-- Data shown --

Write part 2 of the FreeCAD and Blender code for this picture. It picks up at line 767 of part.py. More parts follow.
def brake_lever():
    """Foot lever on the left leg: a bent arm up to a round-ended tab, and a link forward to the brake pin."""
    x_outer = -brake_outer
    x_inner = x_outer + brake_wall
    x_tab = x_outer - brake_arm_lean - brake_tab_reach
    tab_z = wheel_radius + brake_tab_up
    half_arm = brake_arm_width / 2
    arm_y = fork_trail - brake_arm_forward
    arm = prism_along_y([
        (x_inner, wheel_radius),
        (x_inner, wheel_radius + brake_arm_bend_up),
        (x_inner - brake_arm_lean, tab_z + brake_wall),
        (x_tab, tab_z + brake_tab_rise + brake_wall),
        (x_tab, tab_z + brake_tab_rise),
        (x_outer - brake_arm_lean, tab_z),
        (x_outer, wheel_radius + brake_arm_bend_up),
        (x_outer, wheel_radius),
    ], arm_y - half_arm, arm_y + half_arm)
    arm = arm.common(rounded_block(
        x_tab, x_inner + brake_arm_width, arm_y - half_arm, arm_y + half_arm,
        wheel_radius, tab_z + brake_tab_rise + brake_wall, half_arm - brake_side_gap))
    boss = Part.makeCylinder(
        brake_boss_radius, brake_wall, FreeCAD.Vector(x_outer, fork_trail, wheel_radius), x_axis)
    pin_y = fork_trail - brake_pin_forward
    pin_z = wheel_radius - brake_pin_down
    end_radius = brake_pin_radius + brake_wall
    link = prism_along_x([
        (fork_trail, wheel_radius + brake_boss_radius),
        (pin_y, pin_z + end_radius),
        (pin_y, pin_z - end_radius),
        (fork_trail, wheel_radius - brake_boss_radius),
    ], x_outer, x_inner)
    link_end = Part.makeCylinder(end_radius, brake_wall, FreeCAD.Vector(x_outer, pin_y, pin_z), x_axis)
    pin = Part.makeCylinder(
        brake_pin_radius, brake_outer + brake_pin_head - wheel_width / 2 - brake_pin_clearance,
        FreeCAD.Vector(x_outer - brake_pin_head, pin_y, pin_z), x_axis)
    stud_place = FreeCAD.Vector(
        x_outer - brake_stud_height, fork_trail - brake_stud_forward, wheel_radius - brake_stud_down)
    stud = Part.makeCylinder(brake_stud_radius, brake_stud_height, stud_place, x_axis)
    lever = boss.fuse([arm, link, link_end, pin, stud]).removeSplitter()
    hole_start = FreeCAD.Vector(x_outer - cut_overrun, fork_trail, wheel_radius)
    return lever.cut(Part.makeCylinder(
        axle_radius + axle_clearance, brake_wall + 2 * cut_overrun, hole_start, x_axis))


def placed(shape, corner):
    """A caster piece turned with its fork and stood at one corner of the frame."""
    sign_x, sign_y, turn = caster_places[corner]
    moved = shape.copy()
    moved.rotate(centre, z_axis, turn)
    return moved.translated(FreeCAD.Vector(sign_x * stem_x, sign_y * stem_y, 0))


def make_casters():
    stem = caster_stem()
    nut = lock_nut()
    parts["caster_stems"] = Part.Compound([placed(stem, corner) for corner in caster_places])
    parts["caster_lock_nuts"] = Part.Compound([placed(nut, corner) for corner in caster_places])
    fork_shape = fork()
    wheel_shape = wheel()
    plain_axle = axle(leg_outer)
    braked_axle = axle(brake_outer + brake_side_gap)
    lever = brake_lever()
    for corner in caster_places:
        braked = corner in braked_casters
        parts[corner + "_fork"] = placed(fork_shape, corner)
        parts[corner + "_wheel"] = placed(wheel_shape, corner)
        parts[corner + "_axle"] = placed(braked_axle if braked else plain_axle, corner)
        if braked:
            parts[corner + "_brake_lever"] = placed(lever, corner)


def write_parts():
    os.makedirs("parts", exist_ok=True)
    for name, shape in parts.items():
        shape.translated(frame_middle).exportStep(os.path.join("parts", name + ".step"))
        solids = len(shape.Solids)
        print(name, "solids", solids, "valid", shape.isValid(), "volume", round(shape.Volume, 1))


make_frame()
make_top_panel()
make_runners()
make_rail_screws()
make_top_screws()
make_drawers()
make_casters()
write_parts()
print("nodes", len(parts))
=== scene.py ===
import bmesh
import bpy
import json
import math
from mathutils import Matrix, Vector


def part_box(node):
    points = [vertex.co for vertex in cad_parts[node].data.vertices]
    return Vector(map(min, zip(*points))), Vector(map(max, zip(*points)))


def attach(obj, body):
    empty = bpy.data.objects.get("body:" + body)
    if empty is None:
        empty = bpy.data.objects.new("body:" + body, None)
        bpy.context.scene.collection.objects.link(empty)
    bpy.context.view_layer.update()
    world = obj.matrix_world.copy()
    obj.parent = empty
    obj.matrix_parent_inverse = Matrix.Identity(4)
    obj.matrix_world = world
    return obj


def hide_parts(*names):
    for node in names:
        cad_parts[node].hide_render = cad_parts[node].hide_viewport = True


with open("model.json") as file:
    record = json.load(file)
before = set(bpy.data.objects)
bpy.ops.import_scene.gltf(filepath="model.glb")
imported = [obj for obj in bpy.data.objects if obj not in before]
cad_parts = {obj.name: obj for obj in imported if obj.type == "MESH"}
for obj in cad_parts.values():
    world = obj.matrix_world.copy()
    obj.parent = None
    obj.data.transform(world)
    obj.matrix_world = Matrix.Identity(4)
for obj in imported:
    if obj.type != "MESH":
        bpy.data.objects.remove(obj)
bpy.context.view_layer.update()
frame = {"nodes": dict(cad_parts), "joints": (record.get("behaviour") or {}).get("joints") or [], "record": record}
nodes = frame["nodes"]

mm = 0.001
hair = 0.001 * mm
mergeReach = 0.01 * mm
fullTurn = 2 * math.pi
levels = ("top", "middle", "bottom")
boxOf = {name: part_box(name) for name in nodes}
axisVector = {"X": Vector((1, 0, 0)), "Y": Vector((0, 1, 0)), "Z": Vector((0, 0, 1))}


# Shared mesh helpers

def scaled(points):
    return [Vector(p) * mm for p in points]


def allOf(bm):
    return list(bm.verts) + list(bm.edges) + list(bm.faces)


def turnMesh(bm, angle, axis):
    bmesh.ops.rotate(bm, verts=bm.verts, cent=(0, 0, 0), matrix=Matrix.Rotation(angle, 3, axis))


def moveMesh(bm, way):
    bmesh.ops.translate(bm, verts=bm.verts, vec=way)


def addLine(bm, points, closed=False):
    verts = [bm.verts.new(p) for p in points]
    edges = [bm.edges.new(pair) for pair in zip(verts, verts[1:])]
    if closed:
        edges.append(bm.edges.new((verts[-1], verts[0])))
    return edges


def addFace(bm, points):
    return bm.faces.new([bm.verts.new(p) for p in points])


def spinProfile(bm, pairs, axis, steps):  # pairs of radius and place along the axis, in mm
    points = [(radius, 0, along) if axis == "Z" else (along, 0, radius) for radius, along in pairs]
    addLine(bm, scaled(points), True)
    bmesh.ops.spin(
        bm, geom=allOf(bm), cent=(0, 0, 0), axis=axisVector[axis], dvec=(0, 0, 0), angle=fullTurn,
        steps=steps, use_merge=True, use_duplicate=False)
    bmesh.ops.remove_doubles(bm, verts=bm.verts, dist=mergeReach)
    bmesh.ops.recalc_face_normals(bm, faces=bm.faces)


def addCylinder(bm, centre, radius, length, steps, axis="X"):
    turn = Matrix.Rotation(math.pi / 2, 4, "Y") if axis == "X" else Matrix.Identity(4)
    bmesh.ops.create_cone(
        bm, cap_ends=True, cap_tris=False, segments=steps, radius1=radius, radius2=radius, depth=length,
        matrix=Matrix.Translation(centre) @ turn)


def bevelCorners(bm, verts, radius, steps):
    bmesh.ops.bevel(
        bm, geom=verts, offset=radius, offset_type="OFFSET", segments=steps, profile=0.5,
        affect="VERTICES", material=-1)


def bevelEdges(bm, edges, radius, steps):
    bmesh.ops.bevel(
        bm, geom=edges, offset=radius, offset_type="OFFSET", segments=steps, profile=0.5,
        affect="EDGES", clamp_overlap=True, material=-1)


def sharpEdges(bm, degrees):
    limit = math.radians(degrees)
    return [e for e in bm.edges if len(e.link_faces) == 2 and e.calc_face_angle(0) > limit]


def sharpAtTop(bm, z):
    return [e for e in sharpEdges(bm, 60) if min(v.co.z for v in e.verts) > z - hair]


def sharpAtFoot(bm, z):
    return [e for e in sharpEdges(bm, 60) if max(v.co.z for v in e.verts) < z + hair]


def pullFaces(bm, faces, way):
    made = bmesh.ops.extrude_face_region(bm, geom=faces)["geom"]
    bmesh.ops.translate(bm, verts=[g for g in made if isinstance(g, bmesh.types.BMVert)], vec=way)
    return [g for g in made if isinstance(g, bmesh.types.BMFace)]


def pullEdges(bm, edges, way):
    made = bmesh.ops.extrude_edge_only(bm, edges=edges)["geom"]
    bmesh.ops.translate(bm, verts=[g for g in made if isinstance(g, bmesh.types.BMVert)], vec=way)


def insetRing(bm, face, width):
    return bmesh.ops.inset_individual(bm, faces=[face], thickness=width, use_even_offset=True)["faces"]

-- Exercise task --
Write down exactly the span of lines above from the one containing "make_frame()" to the one containing "for node in", both ends included.

-- Correct response --
make_frame()
make_top_panel()
make_runners()
make_rail_screws()
make_top_screws()
make_drawers()
make_casters()
write_parts()
print("nodes", len(parts))
=== scene.py ===
import bmesh
import bpy
import json
import math
from mathutils import Matrix, Vector


def part_box(node):
    points = [vertex.co for vertex in cad_parts[node].data.vertices]
    return Vector(map(min, zip(*points))), Vector(map(max, zip(*points)))


def attach(obj, body):
    empty = bpy.data.objects.get("body:" + body)
    if empty is None:
        empty = bpy.data.objects.new("body:" + body, None)
        bpy.context.scene.collection.objects.link(empty)
    bpy.context.view_layer.update()
    world = obj.matrix_world.copy()
    obj.parent = empty
    obj.matrix_parent_inverse = Matrix.Identity(4)
    obj.matrix_world = world
    return obj


def hide_parts(*names):
    for node in names:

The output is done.